正面から見るとルーバーの隙間を光が通るため、映像をみることができます。しかし、斜めからは光はルーバーによって遮られるため、画面が暗く見えたり、何も見えなくなったりします。

光の吸収や反射でどのように色調コントロールを行うのか

 光の吸収と反射を利用した色調コントロールの仕組みは、様々な種類のフィルムやコーティングに応用されています。

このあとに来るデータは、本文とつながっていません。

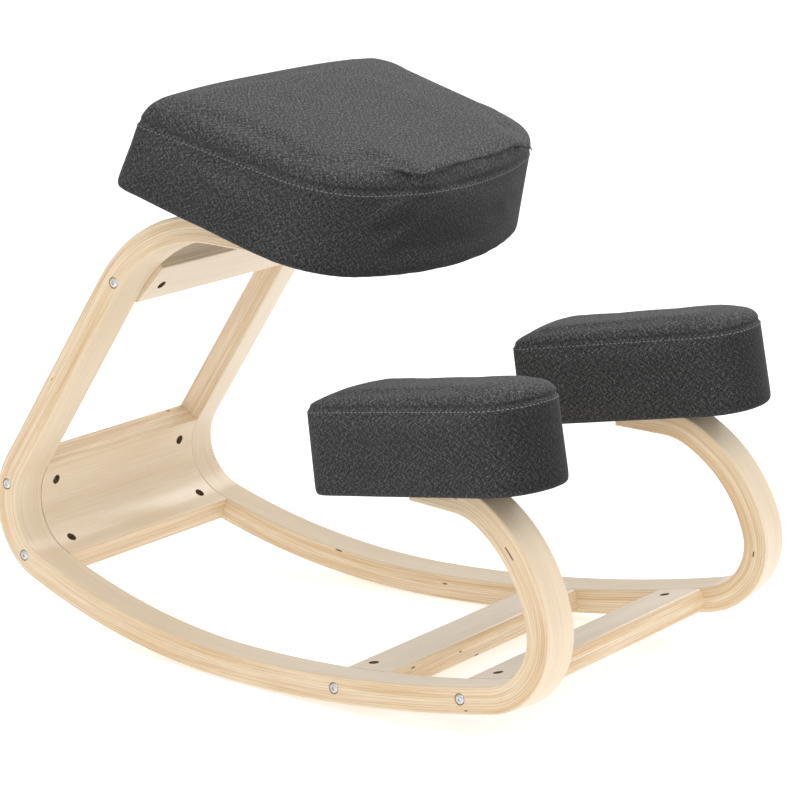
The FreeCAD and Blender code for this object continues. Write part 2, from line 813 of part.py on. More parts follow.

 基本的な原理は、物質が特定の波長の光を吸収したり、反射したりする性質を利用して、透過する光の色や量を調整することです。

1. 光の吸収による色調コントロール

  • 原理: 特定の色素や顔料を含む材料は、特定の波長の光を吸収する性質を持ちます。       白色光(様々な波長の光が混ざった光)がこの材料を通過する際、吸収された波長の光は減衰し、残りの波長の光が透過します。これにより、透過光は特定の色味を帯びることになります。
  • 仕組みの例
    • カラーフィルター: 赤色のフィルターは、赤色の波長の光はほとんど透過させますが、青色や緑色の波長の光は吸収します。これにより、フィルターを通過した光は赤みを帯びます。
    • 着色フィルム: 樹脂フィルムに特定の色素を練り込んだり、塗布したりすることで、特定の波長の光を吸収させ、色調をコントロールします。
    • 自動車の窓ガラスに貼るスモークフィルムなどが良い例です。濃いグレーのスモークフィルムは、可視光の多くの波長を均等に吸収することで、光の透過量を減らし、眩しさを軽減します。
    • 液晶ディスプレイのカラーフィルター: 液晶パネルの各画素には、赤(R)・緑(G)・青(B)の微細なカラーフィルターが配置されています。
    • バックライトからの白色光がこれらのフィルターを通過する際に、それぞれのフィルターが特定の色以外の波長を吸収し、R・G・Bの色の光を取り出します。これらの光の量を調整することで、様々な色を表示できます。

2. 光の反射による色調コントロール

  • 原理: 物質の表面で光が反射する際、表面の構造や材質によって反射する光の波長や強度が変化します。多層膜構造や特殊な表面処理を利用することで、特定の波長の光を効率的に反射させ、それ以外の光を透過または吸収させることができます。
  • 仕組みの例:
    • ダイクロイックミラー(多色性鏡): 屈折率の異なる薄膜を多層に重ねた構造を持ちます。特定の波長の光だけを強く反射し、それ以外の波長の光は透過させる性質があります。照明の色制御や、プロジェクターの光学系などに利用されます。
    • 例えば、青色の光だけを反射し、緑色と赤色の光を透過させるダイクロイックミラーを使うと、光源からの光を色分離できます。
    • ハーフミラー: 金属薄膜などを非常に薄く蒸着させたもので、一部の光を反射し、残りの光を透過させます。マジックミラーなどに利用されています。
    • 干渉フィルター: 光の干渉を利用して、特定の波長の光だけを透過または反射させるフィルターです。精密な色選択が可能で、科学計測や特殊な照明などに用いられます。

特定の波長の光を吸収する性質を持つ素材を通過した光は、吸収しない波長だけが通過します。また、特定の波長を反射させることで、それ以外の光を透過、吸収させることが可能です。

このように吸収と反射で特定の波長の光だけを透過させることで、目で見える色調をコントロールしています。